話が終わったらボールを蹴ろうBACK NUMBER
ギリギリでJ1に生き残った名古屋。
52得点59失点をどう考えるか。
posted2018/12/03 12:00
text by
佐藤俊Shun Sato
photograph by
J.LEAGUE
2-2で試合が終わった後、スタジアムは凪ぎのようにシーンとなった。
その時点で「プレーオフを戦わなければならない」と玉田圭司は覚悟を決めたという。
ドローでJ1残留を決定づけた湘南ベルマーレのサポーターの歓喜の声が響き渡る。
名古屋グランパスの選手ががっくりと肩を落としている中、名古屋ポーターの一部がザワザワし始めた。「もしかして?」という希望の空気が広がり、やがてあちこちで歓声が上がる。すると、スタッフからベンチにジュビロ磐田が川崎フロンターレに負けたというニュースが届き、選手が喜びを爆発させた。
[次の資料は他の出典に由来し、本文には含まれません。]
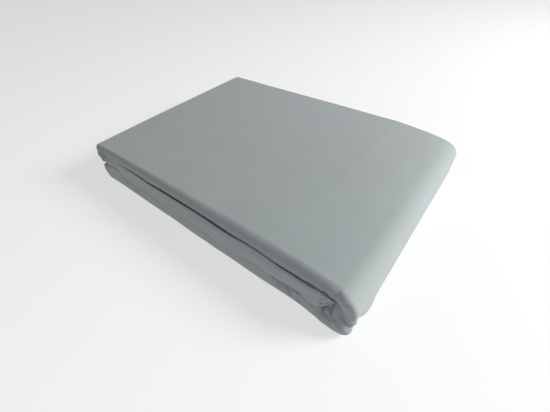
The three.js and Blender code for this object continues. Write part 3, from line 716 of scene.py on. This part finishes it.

サブメンバーやメンバー外の選手も全員ピッチに集まり、喜び合う。ジョーは目に涙をためて、ガブリエル・シャビエル、エドゥアルド・ネットと抱き合った。
「ホッとしました」
玉田は、表情を崩して、そう言った。名古屋は最終戦を終えた後、奇跡の逆転J1残留を決めたのである。
消えた“名古屋スタイル”。
前半は、名古屋本来のスタイルがまったく消えていた。
早めのクロスでジョーを狙い、相手のラインを下げてセカンドボールを狙うという攻撃は、攻撃のひとつのオプションとしてはプラスだ。ただ、それは持ち味である地上戦が主にあって、目先や流れを変えるのに効果的ということだ。
ところがこの日は、ジョーのサポートが薄い中、ただボールを放り込むだけ。勝ち点3を取りたいという気持ちが先立ち、さらに湘南の激しいプレスを避けての手段だったのだろうが……これが完全に裏目に出た。